We would not assume that we were 100% guaranteed to be correct here. For a start we could simply have made a mistake in our reasoning. For another, there could be other factors we've dismissed as irrelevant that were actually pertinent. It is still true that we should profile before optimising, but reasoning about the sort of things I've mentioned above will both make us more likely to write performant code in the first place (not the same as optimising; but a matter of picking between options when readability, clarity and correctness is equal either way) and makes it easier to find likely ways to improve those things that profiling has found to be troublesome.
For a slightly different but relevant case, consider if the criteria sorted on matched those removed on. E.g. if we were to sort by date and remove all items after a given date.

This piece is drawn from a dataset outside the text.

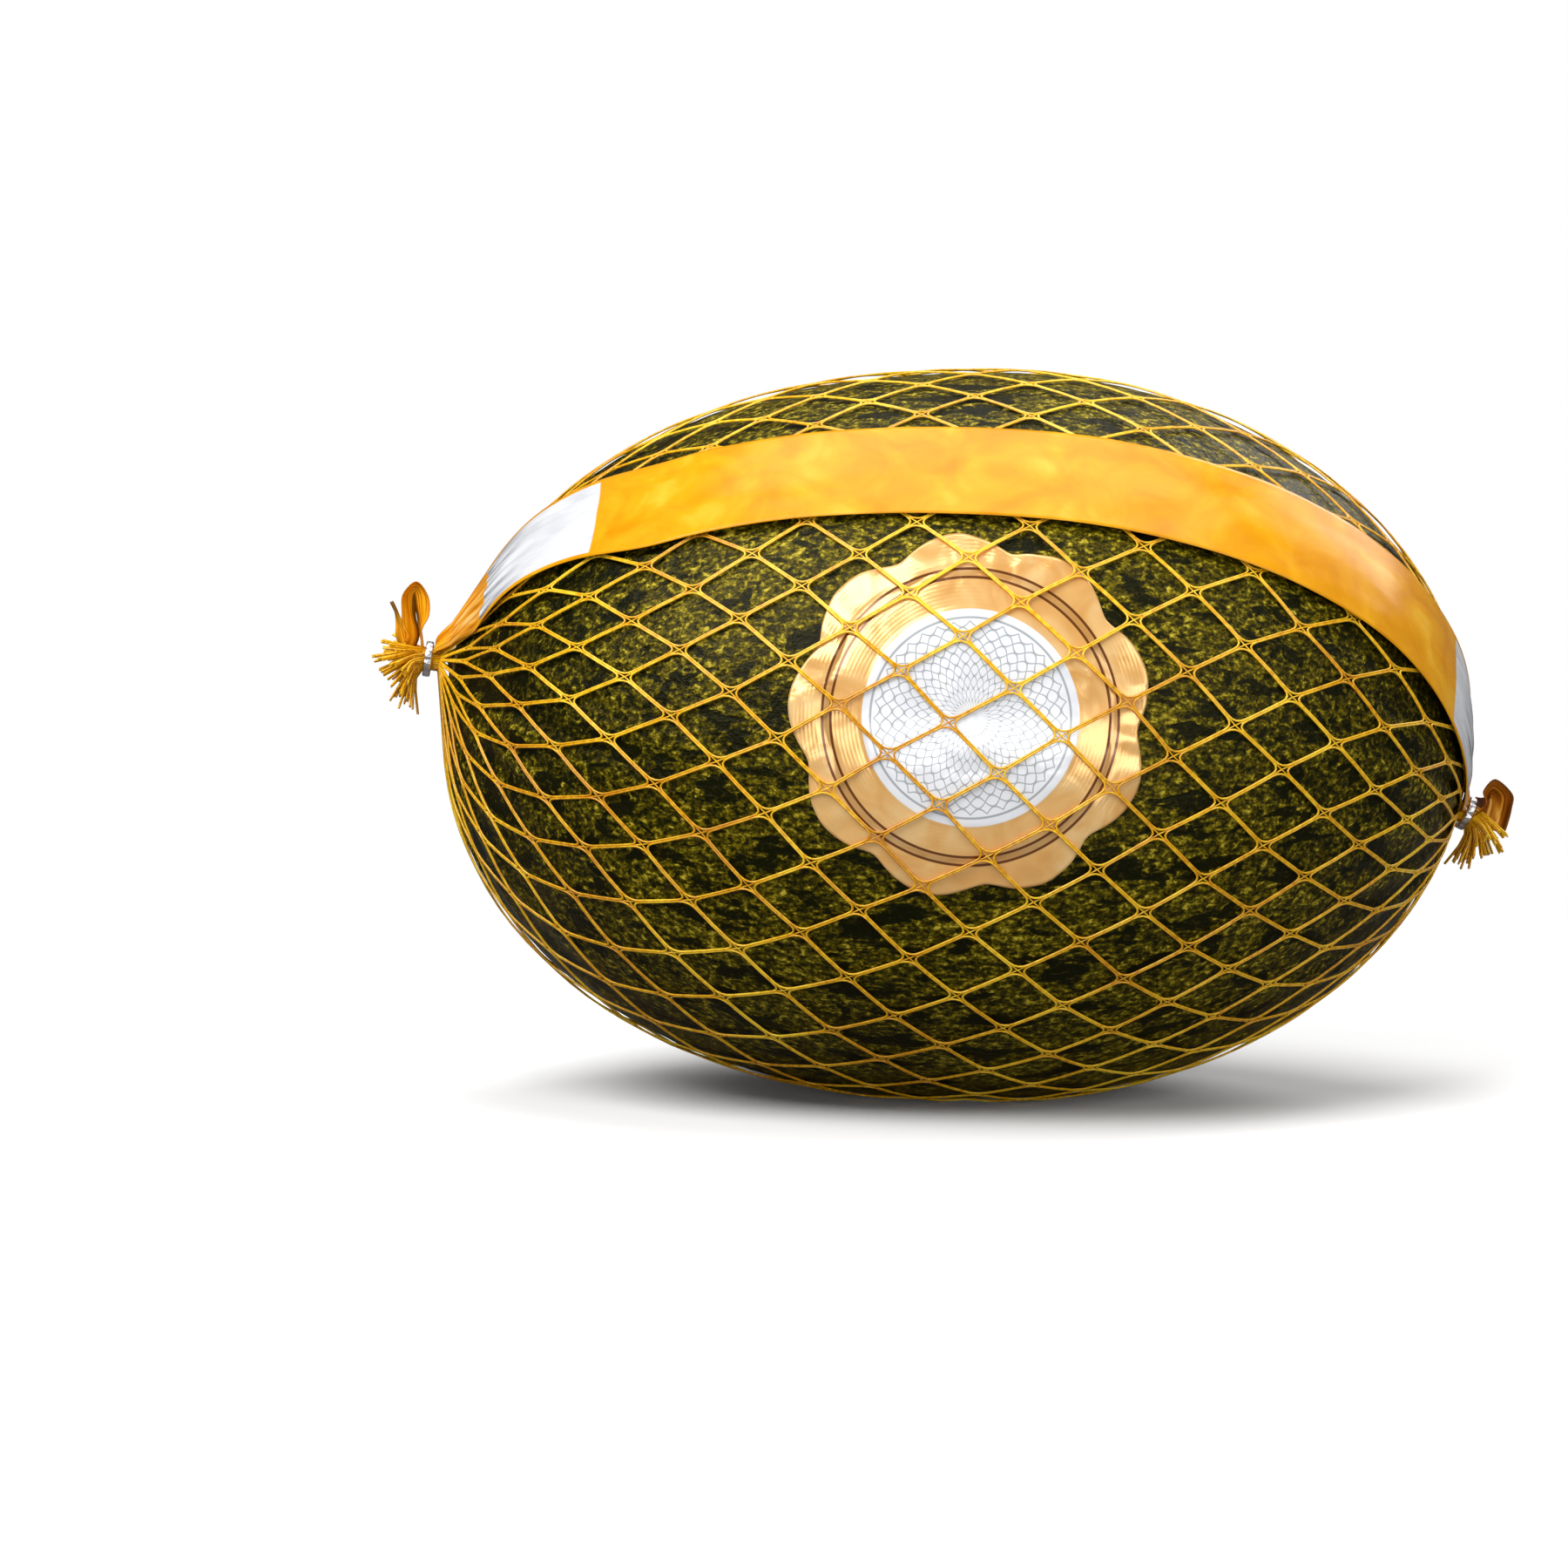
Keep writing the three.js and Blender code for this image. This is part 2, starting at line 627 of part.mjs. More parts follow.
// A crimped ring with rounded edges
function clipGeometry(end) {
  const soft = 0.4;
  const inside = CLIP_BORE;
  const outside = CLIP_BORE + CLIP_WALL;
  const profile = [
    new THREE.Vector2(inside, soft), new THREE.Vector2(inside + soft, 0),
    new THREE.Vector2(outside - soft, 0), new THREE.Vector2(outside, soft),
    new THREE.Vector2(outside, CLIP_THICKNESS - soft),
    new THREE.Vector2(outside - soft, CLIP_THICKNESS),
    new THREE.Vector2(inside + soft, CLIP_THICKNESS),
    new THREE.Vector2(inside, CLIP_THICKNESS - soft),
    new THREE.Vector2(inside, soft),
  ];
  const ring = new THREE.LatheGeometry(profile, 20);
  const outward = AXIS.clone().multiplyScalar(end);
  const turned = new THREE.Quaternion().setFromUnitVectors(new THREE.Vector3(0, 1, 0), outward);
  ring.applyQuaternion(turned);
  const place = AXIS.clone().multiplyScalar(end * (neckFoot(end) + CLIP_START));
  ring.translate(place.x, place.y, place.z);
  return geometryFrom(solidFrom(ring));
}

function finish(color, roughness, metalness) {
  return new THREE.MeshStandardMaterial({ color, roughness, metalness });
}

const parts = {
  melon: [fruitGeometry(0), finish(0x3a4212, 0.45, 0)],
  net: [netGeometry(), finish(0xe0a82a, 0.35, 0)],
  seal: [sealGeometry(), finish(0xc89a5c, 0.3, 0.6)],
  band: [bandGeometry(), finish(0xf2a818, 0.35, 0)],
  clip_left: [clipGeometry(-1), finish(0xc9ccd0, 0.35, 1)],
  clip_right: [clipGeometry(1), finish(0xc9ccd0, 0.35, 1)],
};

const melonInNet = new THREE.Group();
for (const [name, [geometry, material]] of Object.entries(parts)) {
  const mesh = new THREE.Mesh(geometry, material);
  mesh.name = name;
  melonInNet.add(mesh);
}

// The reference point is on the table, under the middle of the whole thing
const extent = new THREE.Box3().setFromObject(melonInNet);
const middle = extent.getCenter(new THREE.Vector3());
melonInNet.position.set(-middle.x, -middle.y, -extent.min.z);

export default melonInNet;
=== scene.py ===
import math

import bpy
import numpy as np
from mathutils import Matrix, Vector, noise


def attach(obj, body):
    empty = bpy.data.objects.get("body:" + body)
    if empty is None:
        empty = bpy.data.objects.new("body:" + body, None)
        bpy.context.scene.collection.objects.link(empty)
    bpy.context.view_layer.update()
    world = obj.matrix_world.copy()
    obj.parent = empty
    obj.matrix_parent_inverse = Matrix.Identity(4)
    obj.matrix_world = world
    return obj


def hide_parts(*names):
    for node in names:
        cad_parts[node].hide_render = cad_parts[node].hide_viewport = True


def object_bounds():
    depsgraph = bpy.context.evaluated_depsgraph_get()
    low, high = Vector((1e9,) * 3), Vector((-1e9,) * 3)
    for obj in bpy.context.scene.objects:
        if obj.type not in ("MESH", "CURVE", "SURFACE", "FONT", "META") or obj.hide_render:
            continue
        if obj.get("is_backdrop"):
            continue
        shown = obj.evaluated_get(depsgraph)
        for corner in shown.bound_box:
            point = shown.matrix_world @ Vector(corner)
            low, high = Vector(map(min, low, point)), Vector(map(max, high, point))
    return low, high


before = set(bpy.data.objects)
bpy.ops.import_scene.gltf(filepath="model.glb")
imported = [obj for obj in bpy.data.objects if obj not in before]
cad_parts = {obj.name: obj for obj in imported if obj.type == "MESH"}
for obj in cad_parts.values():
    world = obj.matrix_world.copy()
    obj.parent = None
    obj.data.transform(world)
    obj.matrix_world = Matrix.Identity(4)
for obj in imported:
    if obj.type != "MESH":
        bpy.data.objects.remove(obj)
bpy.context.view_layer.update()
scene = bpy.context.scene

# The viewpoint: a long lens a metre in front of the seal, a little above the fruit's middle
# and looking slightly down, so that the band and the upper net show.
VIEW_PLACE = (-0.0390, -1.0277, 0.1487)
VIEW_DIP = math.radians(4.2)
VIEW_LENS = 100.5
SENSOR_WIDTH = 36

lens = bpy.data.cameras.new("viewpoint")
lens.lens = VIEW_LENS
lens.sensor_width = SENSOR_WIDTH
viewpoint = bpy.data.objects.new("viewpoint", lens)
viewpoint.location = VIEW_PLACE
viewpoint.rotation_euler = (math.pi / 2 - VIEW_DIP, 0, 0)
scene.collection.objects.link(viewpoint)
scene.camera = viewpoint

# The fruit: one grown piel de sapo melon on a small flat spot, with its stem's scar at the blunt
# left end. The rind is waxy and dark green, flecked yellow-green, with darker blotches drawn out
# along the fruit and wrinkles that run together at its ends.
HEART = np.array((0.00079, 0.00041, 0.0846))
LEFT_LENGTH = 0.1273
RIGHT_LENGTH = 0.1117
GIRTH = 0.0852
GIRTH_STATION = 0.0082
LEFT_FULLNESS = 2.31
RIGHT_FULLNESS = 2.0
FLAT_DEPTH = 0.0015
RIND_FLOOR = FLAT_DEPTH - GIRTH
HALVINGS = 34
AXIS_FALL = math.radians(8.5)
AXIS_YAW = math.radians(3.3)
AXIS = np.array((math.cos(AXIS_FALL) * math.cos(AXIS_YAW),
                 math.cos(AXIS_FALL) * math.sin(AXIS_YAW),
                 -math.sin(AXIS_FALL)))
FRONT = np.array((0.0, -1.0, 0.0)) + AXIS * AXIS[1]
FRONT /= np.linalg.norm(FRONT)
UP = np.cross(FRONT, AXIS)


def way(polar, turn):
    """Direction at an angle from the left end of the axis, turned round it from the front."""
    polar, turn = (angle[..., None] for angle in np.broadcast_arrays(polar, turn))
    return (-np.cos(polar) * AXIS
            + np.sin(polar) * np.cos(turn) * FRONT
            + np.sin(polar) * np.sin(turn) * UP)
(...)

In this case, if the list deallocates on all removals, it'll still be O(n), but with a much smaller constant. Alternatively, if it just moved the "last-item" pointer*, it becomes O(1). Finding the pointer is O(log2 n), so here there's both reasons to consider that filtering first will be faster (the reasons given above) and that sorting first will be faster (that removal can be made a much faster operation than it was before). With this sort of case it becomes only possible to tell by extending our profiling. It is also true that the performance will be affected by the type of data sent, so we need to profile with realistic data, rather than artificial test data, and we may even find that what was the more performant choice becomes the less performant choice months later when the dataset it is used on changes. Here the ability to reason becomes even more important, because we should note the possibility that changes in real-world use may make this change in this regard, and know that it is something we need to keep an eye on throughout the project's life.
(*Note, List<T>
does not just move a last-item pointer for a RemoveRange
that covers the last item, but another collection could.)